Written problem: Wherever "joints" appears in a line, list that line.

(Rows from an object dataset)
○ ○ ○
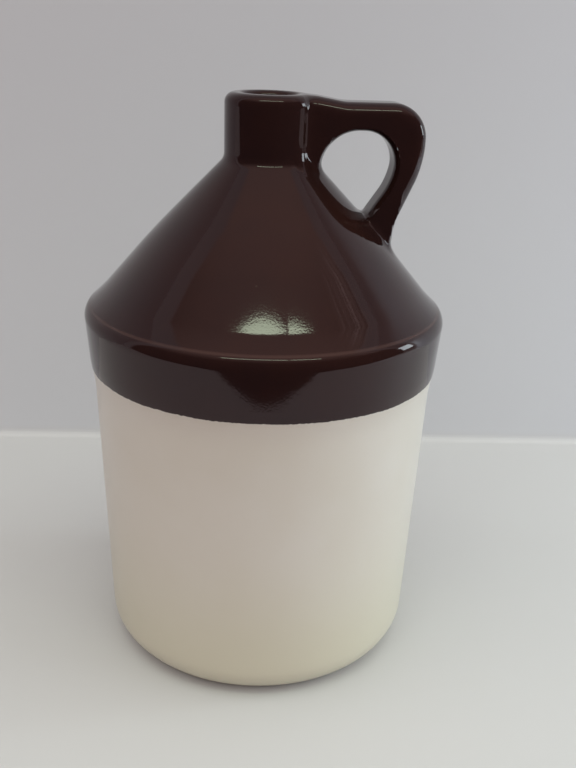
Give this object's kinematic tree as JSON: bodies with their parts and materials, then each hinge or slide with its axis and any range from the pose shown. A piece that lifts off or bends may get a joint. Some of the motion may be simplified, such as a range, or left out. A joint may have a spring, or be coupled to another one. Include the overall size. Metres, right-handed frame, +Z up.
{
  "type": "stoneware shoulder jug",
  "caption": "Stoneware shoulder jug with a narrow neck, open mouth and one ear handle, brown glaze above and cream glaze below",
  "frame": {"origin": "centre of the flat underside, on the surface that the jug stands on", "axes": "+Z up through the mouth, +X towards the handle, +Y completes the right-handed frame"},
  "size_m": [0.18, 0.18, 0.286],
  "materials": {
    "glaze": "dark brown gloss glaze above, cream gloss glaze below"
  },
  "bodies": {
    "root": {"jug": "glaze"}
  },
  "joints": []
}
○ ○ ○
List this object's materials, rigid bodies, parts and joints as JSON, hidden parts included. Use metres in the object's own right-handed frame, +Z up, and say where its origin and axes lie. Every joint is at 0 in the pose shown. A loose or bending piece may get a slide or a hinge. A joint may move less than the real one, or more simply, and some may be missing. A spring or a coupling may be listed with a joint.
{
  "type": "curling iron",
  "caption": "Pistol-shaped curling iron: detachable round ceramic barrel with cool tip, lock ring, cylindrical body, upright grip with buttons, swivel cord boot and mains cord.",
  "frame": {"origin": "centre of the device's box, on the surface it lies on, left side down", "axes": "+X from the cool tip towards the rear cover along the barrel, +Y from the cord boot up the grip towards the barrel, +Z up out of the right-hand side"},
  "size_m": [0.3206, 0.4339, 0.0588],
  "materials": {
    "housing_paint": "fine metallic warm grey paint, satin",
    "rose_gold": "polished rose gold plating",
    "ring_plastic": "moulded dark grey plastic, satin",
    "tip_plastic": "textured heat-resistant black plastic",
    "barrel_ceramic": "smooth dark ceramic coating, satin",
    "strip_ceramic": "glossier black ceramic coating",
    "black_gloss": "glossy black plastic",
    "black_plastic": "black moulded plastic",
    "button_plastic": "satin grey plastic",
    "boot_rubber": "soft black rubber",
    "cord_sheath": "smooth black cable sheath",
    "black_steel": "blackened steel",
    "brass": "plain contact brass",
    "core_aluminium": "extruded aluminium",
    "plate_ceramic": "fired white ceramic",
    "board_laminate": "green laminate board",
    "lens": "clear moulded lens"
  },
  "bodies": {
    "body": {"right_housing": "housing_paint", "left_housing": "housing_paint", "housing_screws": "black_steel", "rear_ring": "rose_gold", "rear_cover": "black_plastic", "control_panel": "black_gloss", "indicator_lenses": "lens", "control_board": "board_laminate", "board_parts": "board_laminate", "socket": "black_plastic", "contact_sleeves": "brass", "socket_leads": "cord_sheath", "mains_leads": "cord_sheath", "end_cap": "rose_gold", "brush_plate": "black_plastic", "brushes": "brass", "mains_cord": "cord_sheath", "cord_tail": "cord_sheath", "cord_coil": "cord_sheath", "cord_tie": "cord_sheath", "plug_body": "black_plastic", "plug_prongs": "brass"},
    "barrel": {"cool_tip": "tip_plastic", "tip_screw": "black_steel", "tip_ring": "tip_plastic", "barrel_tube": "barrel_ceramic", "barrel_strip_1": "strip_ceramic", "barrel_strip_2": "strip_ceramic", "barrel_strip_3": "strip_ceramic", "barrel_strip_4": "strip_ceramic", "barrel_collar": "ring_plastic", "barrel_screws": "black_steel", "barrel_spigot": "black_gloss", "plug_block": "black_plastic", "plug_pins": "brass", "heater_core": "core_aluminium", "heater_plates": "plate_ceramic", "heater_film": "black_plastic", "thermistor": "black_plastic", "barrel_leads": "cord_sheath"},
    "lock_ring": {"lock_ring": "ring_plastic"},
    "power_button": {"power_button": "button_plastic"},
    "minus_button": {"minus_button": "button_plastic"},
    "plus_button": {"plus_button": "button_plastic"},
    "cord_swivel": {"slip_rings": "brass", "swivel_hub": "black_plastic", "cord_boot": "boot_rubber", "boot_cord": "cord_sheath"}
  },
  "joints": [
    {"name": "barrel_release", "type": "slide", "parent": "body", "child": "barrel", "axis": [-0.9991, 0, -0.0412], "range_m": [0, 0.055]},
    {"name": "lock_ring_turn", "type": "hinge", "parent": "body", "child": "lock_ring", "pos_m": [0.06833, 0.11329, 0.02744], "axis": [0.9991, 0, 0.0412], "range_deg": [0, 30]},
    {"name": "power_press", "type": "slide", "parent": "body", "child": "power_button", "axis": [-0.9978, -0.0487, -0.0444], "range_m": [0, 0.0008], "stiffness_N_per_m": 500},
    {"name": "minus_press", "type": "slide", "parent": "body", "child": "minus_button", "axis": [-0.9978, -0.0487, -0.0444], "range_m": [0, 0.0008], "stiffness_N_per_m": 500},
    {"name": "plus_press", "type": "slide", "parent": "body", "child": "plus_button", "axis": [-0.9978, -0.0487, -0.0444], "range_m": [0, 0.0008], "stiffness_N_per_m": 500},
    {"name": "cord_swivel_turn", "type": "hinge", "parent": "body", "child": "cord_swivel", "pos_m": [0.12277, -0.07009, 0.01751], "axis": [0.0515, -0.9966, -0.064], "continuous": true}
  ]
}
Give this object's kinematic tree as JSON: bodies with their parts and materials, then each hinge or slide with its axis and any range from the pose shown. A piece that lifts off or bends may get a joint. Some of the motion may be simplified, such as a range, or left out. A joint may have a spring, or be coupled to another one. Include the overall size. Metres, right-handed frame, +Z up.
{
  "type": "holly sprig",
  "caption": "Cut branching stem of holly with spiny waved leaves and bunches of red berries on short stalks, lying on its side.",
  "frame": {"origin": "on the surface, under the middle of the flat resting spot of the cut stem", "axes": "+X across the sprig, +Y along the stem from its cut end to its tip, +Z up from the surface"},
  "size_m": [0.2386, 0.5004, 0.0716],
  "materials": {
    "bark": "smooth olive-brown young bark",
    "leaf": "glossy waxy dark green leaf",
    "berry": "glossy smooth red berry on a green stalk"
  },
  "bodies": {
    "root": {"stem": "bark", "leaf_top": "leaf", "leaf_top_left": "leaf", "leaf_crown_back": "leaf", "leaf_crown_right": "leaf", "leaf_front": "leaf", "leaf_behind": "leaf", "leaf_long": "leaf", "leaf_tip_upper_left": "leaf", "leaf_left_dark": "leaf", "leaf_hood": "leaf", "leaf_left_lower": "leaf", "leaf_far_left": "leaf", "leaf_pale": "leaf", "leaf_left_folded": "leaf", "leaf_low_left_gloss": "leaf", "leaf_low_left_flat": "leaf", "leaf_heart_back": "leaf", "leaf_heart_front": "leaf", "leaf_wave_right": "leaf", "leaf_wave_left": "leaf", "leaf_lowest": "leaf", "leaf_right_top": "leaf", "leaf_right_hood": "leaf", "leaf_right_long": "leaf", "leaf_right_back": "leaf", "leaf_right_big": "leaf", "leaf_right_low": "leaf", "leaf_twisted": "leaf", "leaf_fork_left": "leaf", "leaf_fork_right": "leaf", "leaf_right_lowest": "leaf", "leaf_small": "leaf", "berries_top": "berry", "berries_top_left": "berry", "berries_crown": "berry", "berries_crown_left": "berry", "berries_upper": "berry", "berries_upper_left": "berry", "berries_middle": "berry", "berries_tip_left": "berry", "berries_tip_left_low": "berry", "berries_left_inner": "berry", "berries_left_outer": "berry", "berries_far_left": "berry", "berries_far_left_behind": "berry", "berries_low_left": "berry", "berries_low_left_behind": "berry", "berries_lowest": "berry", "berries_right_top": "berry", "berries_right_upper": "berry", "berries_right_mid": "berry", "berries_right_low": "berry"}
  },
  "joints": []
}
○ ○ ○
Complete output:
  "joints": []
List this object's materials, rigid bodies, parts and joints as JSON, hidden parts included. Use metres in the object's own right-handed frame, +Z up, and say where its origin and axes lie. Every joint is at 0 in the pose shown. A loose or bending piece may get a slide or a hinge. A joint may move less than the real one, or more simply, and some may be missing. A spring or a coupling may be listed with a joint.
  "joints": [
  "joints": []